In January 2020 Sanderson delivered a talk in An Evening with Grant Sanderson, hosted by the Stanford Speakers Bureau. Sanderson offered his perspective on engaging with math: instead of prioritizing usefulness, he emphasizes emotion, wonder and imagination. He aims to "bring life to math" with visuals, graphics, and animations. In August 2021, Sanderson was one of several featured speakers at SIGGRAPH 2021.

In February 2022 Sanderson determined that the best starting word in the game Wordle was CRANE using information theory. Later, he stated that the code he wrote to determine the best starting word had a bug in it, and the actual best starting word that gives the lowest average score is SALET.

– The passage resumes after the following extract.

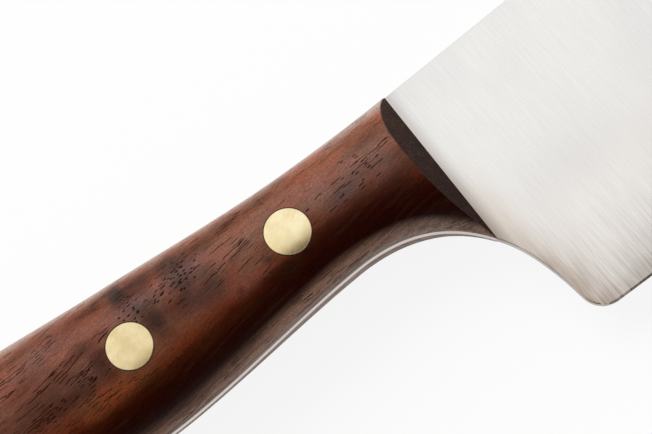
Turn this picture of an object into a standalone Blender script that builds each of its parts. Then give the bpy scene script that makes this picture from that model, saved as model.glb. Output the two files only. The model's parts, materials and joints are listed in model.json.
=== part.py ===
"""A nakiri kitchen knife: a steel blade with a full tang, two wooden scales and three two-piece rivets.

Every piece hangs on one empty, whose own axes are the knife's: X runs along the spine towards the tip,
Y runs from the cutting edge up to the spine, and Z is the thickness, measured from the middle of the
steel. Its zero point is the corner where the front of the scales meets the spine. The empty is turned a
little, so that the knife lies on its left side as it would on a table.
"""

import math

import bmesh
import bpy
from mathutils import Matrix, Vector

MM = 0.001
DEGREE = math.pi / 180

# Steel
BLADE_LENGTH = 166 * MM  # from the heel to the tip
BLADE_THICKNESS = 2.2 * MM  # at the spine and all through the tang
HEEL_DEPTH = 51.3 * MM  # from the spine to the cutting edge at the heel
HEEL_FORWARD = 3.8 * MM  # from the front foot of the scales to the heel
HEEL_RADIUS = 4.5 * MM
HEEL_SIDE_LENGTH = 5 * MM  # the straight side above the heel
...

In November 2022 Sanderson delivered a keynote speech, "What can algorithms teach us about education?", at the 17th Dutch National Informatics Congress CelerIT hosted by Stichting Nationaal Informatica Congres (SNiC). Sanderson offered his perspective on how mathematics education should evolve in the future and related his findings with the way neural networks learn, he emphasizes the need for students to grasp concepts and understand them.

== Origin ==
3Blue1Brown started as a personal programming project in early 2015. In an episode of the podcast Showmakers, Sanderson explained that he wanted to practice his coding skills and decided to make a graphics library in Python, which eventually became the open-source project Manim (Mathematical Animation Engine). To have a goal for the project, he decided to create a video with the library and upload it to YouTube. On March 4, 2015, he uploaded his first video. He started publishing more videos and improving the graphics tool.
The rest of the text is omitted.